Combine remaining egg and water; brush over pastry. Cut slits in the top crust to allow steam to escape. Cover the edges of the crust with foil. Bake in a 350 degree oven for 40 minutes. Remove foil. Bake for an additional 35 minutes. Let stand 10 minutes before serving. Makes 6 to 8 servings.

I used an already prepared pie crust from the grocery store (I think it was Pillsbury.) I can make pie crust, but using the already made crust cut way down on prep time. I use part skim-milk mozarrella, low-fat cottage cheese, and non-fat milk, which cuts down the fat a little bit but doesn't affect the flavor or texture. Definitely allow the pie to rest before serving; this will give the filling time to set. This reheats fairly well in the microwave.

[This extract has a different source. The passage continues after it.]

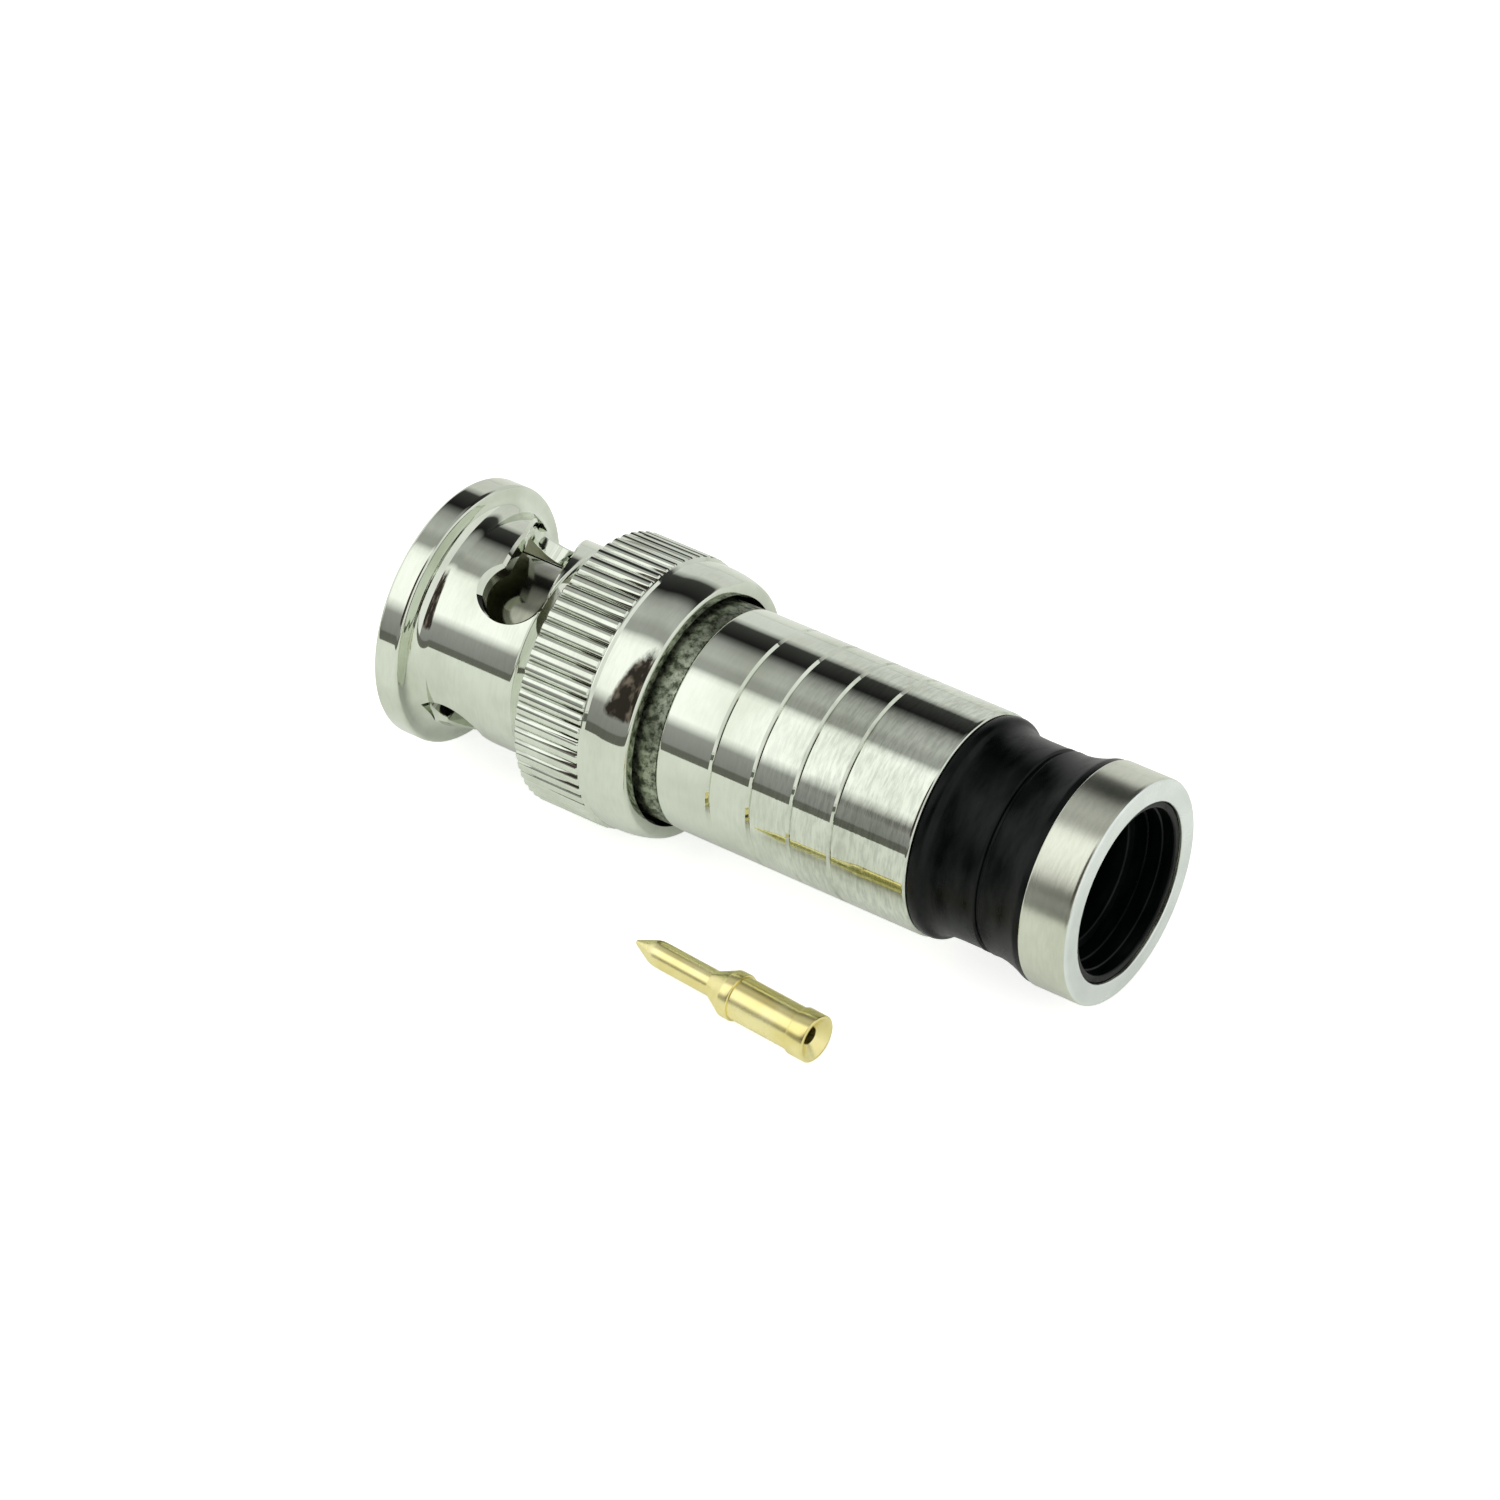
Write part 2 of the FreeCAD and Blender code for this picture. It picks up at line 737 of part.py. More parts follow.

If you want to make your own pie crust, here's the basic pie crust recipe my mom always uses and which I use too.

Plain Pastry
from Better Homes and Gardens Pies and Cakes, copyright Meredith Corporation 1966.

2 cups sifted all-purpose flour
1 tsp. salt
2/3 cup shortening
5 to 7 Tbs. cold water

Sift together flour and salt; cut in shortening with a pastry blender or fork until pieces are the size of small peas. Sprinkle 1 Tbs. water over part of mixture. Gently toss with fork; push to side of bowl. Sprinkle next Tbs. of water over dry part; mix lightly; push to moistened part at side.Repeat until all is moistened. Divide dough and form into two balls. Flatten ball on lightly floured surface. Roll from center to edge until dough is 1/8 inch thick.

I can remember my mom making this when I was a kid. I didn't care much for it because I didn't really like spinach or pie crust. My tastes have changed since then. I still don't want to eat a big ol' plate of spinach, but I like it in things, and I have developed a taste for pie crust too. I just wish I could develop a taste for all the super-healthy foods I happen to dislike too. I'm working on it.